We meet up at The Ned, a former 1920s bank in the heart of the City of London, freshly transformed into a hip heritage hotel and club. The place is noisily abuzz at lunchtime, thanks to the multiple restaurants across the open-plan ground floor. We can’t hear ourselves think. Without any obvious sanctuary, the concierge directs us towards the lifts. We eventually find an untended bar on the top floor and manage an hour or so of intense artistic conversation before we’re moved to make way for a party.

At 60, Cristina Iglesias is among Spain’s most well-established artists internationally, although poorly represented in Britain’s permanent collections. She was staying at The Ned as she completed a big commission for Bloomberg’s new European Headquarters, designed by Foster + Partners, just a short walk away. Iglesias’ participation was encouraged by Foster himself (they’ve been trying to work together for some years), and ultimately approved by the billionaire client, Michael Bloomberg.

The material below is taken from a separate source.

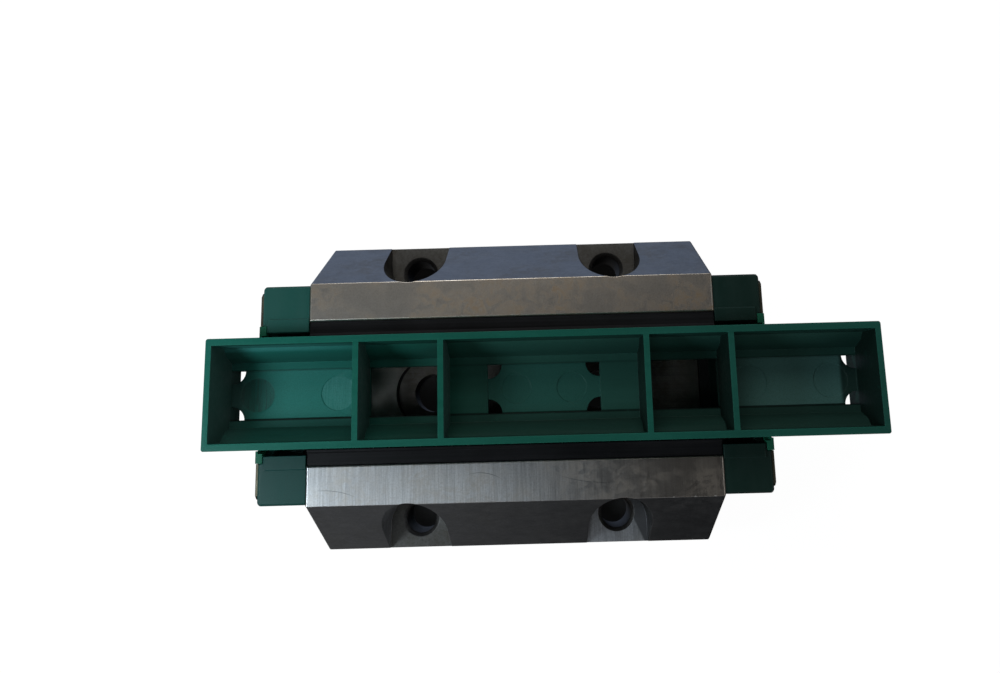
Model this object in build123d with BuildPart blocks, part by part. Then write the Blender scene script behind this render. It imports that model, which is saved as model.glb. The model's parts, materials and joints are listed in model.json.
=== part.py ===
from build123d import *
from math import sqrt
import os

# Flanged linear roller guide carriage, size class 25, with its transport rail inserted.
# Millimetres. X runs along the rail, Y across it, Z from the mounting face towards the rail base.

# Carriage body
carriage_height = 36.0          # mounting face to the rail's base plane
flange_width = 70.0
flange_edge = 11.2              # flange thickness at its outer edge
saddle_length = 87.2
lip_plane = 31.0                # height of the two lips beside the rail
lip_outer = 23.4                # half width over the lips
lip_inner = 15.15               # half width between the lips
ceiling = 10.0                  # thickness of the plate over the rail
ceiling_half = 13.6
root_two = sqrt(2)

# Fixing holes
hole_pitch_x = 45.0
hole_pitch_y = 57.0
thread_core = 3.4               # core radius of the M8 threads
thread_chamfer = 0.8
pocket_floor = 10.8
pocket_radius = 7.0
pocket_centre_y = 30.2
centre_pitch = 40.0
centre_clear = 4.5              # clearance radius for the M8 screws in the middle
centre_head = 8.5
centre_head_depth = 3.4

# Rail section, which the transport rail copies
rail_half = 11.5
waist_half = 8.2
rail_head_z = 12.0
flank_low = 18.1                # the flank near the base lies on z = y + flank_low
flank_high = 29.4               # the flank near the head lies on z = -y + flank_high

# Rollers and the tracks they run in
roller_radius = 1.6
roller_length = 4.2
roller_pitch = 3.36
rollers_per_row = 26
rail_gap = 0.3                  # the transport rail is undersize by this much at each flank
track_gap = 0.03
roller_y = 11.19
roller_low_z = 26.61
roller_high_z = 20.89
return_y = 19.2
return_low_z = 26.7
return_high_z = 19.6
return_bore = 3.25
tube_radius = 3.2
tube_slot_y = 3.5
tube_slot_z = 4.5

# End pieces
end_gap = 0.05
end_length = 10.2
end_half = 23.1
end_low = 0.6
end_high = 30.6
guide_thickness = 2.3
guide_half = 21.4
guide_low = 2.4
guide_high = 29.1
turn_radial = 3.8
turn_height = 4.6
pad_inner = 12.95
pad_outer = 15.8
pad_length = 8.7
pad_rise = 0.35
wiper_thickness = 1.45
wiper_recess = 1.0
plate_thickness = 0.6
plate_half = 21.8
port_radius = 2.5
port_z = 5.4
port_depth = 6.0
side_port_radius = 2.0
side_port_x = 49.4
side_port_depth = 6.0
screw_spots = [(8.6, 5.4), (19.9, 10.6), (-8.6, 5.4), (-19.9, 10.6)]
screw_radius = 1.25
screw_head_radius = 2.25
screw_head_height = 2.0
screw_seat = 50.9
screw_tip = 35.6

# Transport rail
rail_length = 140.4
rail_shift = 6.6                # how far it stands out of centre, towards +X
end_wall = 1.25
rim_inner = 10.05
facet_top = 29.5                # the inner wall leans in from here
facet_y = 8.35
facet_z = 28.0
ledge_half = 7.05
ledge_top = 24.6
pocket_half = 5.35
pocket_top = 23.9
web_under = 22.6
divider = 1.25
outer_divider = 39.0
inner_divider = 21.4
middle_pocket_half = 12.4
middle_corner_radius = 3.1
end_corner_radius = 2.9
middle_mark_radius = 3.3
middle_mark_reach = 6.1
end_mark_radius = 3.8
end_mark_reach = 8.9
mark_depth = 0.12
end_wall_low = 18.9             # the end walls stop here, a little under the web

saddle_end = saddle_length / 2
end_start = saddle_end + end_gap
end_face = saddle_end + end_length
guide_face = end_start + guide_thickness
turn_y = (roller_y + return_y) / 2
turn_radius = (return_y - roller_y) / 2
turn_levels = [(roller_low_z + return_low_z) / 2, (roller_high_z + return_high_z) / 2]
lower_track = flank_low - (rail_gap + 2 * roller_radius + track_gap) * root_two
upper_track = flank_high + (rail_gap + 2 * roller_radius + track_gap) * root_two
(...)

Earlier this year, Iglesias made a piece named “The Ionosphere (A Place of Silent Storms)” for the Norman Foster Foundation in Madrid. A canopy of suspended lattice panels offering shelter and shadow in a courtyard, connecting one building to another, the work was yet another take on the threshold.

The Bloomberg piece is provisionally entitled “Forgotten Streams.” She showed me photos and apologized that she wasn’t able to take me to the site, which was still under wraps. All will be publicly revealed at the opening in October.

"Tres Aguas" (2014) by Cristina Iglesias

Iglesias is creating “a sort of river,” she says, which will appear to pass under the building and come out the other side. The project has been complex, requiring a team of hydraulic engineers and foundry workers. Iglesias talks of “cutting into the urban floor” of water moving slowly and vigorously, on the surface and underground. Her riverbed is composed of sheets of bronze in “patinated gold, black and oxidized green, yellow and blue,” she says. The sheets are imprinted with vegetable matter: roots, branches, leaves and other things, some recognizable, some not.

Iglesias made 1:100 scale models in her Madrid studio. The final effect promises to be both abstract and primordial. The water will ebb and flow; Iglesias says she wants to create “an activity, a whirlpool.” The two visible bodies of water – on either side of the building – will be substantial: a trapezoid measuring 27 by 7 meters (89 by 23 feet) and a distorted rectangle that’s 10 by 9 meters (33 by 30 feet). Iglesias and her engineers are refining the water flow – there are 40 or more hidden water sources.

"From the Underground" (2017) by Cristina Iglesias

Iglesias’s best-known artworks are probably the ones situated at museum entrances. “The Deep Fountain” (2006), which sits outside the Royal Museum of Fine Arts Antwerp in Belgium, is another flowing body of water: a rectangle measuring 37 meters by 17 (121 by 56 feet). Every hour or so, water emerges and drains into a long fissure, which bisects the piece. Many visitors are so enraptured that they just stop and watch the whole cycle. A team from Foster + Partners happened to see the fountain switched on in winter and were entranced to watch the ice crack and the water bubble up again. Norman Foster saw the video, which triggered the collaboration with Iglesias.

The Spanish word for threshold is “umbral,” Iglesias tells me. And her most literal expression of it is can be found at the entrance to the modern extension to Madrid’s Prado Museum, designed by the Spanish architect Rafael Moneo in 2007. Here, Iglesias created huge ceremonial doors. At 9 meters (30 feet) high, they dwarf every visitor. The great bronze doors are a mutable threshold between the city and its great arts temple. The doors automatically open and close at certain points throughout the day, at one point aligning to create a deep shadowy passageway. Entering it is liking stepping into some dark forbidding forest, which is perhaps precisely the right way to prepare for late Goya.

Spanish artist Cristina Iglesias

For the approach to Renzo Piano’s first Spanish project, the Centro Botín on the waterfront in Santander, Spain, which opened in June, Iglesias created a series of triangular wells and a sloping pool called “From the Underground.” Again, the water rises and recedes.

The great English art critic John Berger, who died earlier this year, reviewed her first British exhibition at London’s Whitechapel Gallery in 2003. He wrote in the Observer: “… her works beg for silence, because each piece is about listening - listening to a fugitive space or an arriving light … She is a silent singer who transports the listener to an elsewhere.”

Cristina Iglesias was generous with her time with me. She was excited by the Bloomberg piece. It was “still evolving as I make it,” she said, anxious that “it will work in the way I dreamt.”

She promised to show me around in October. I can’t wait.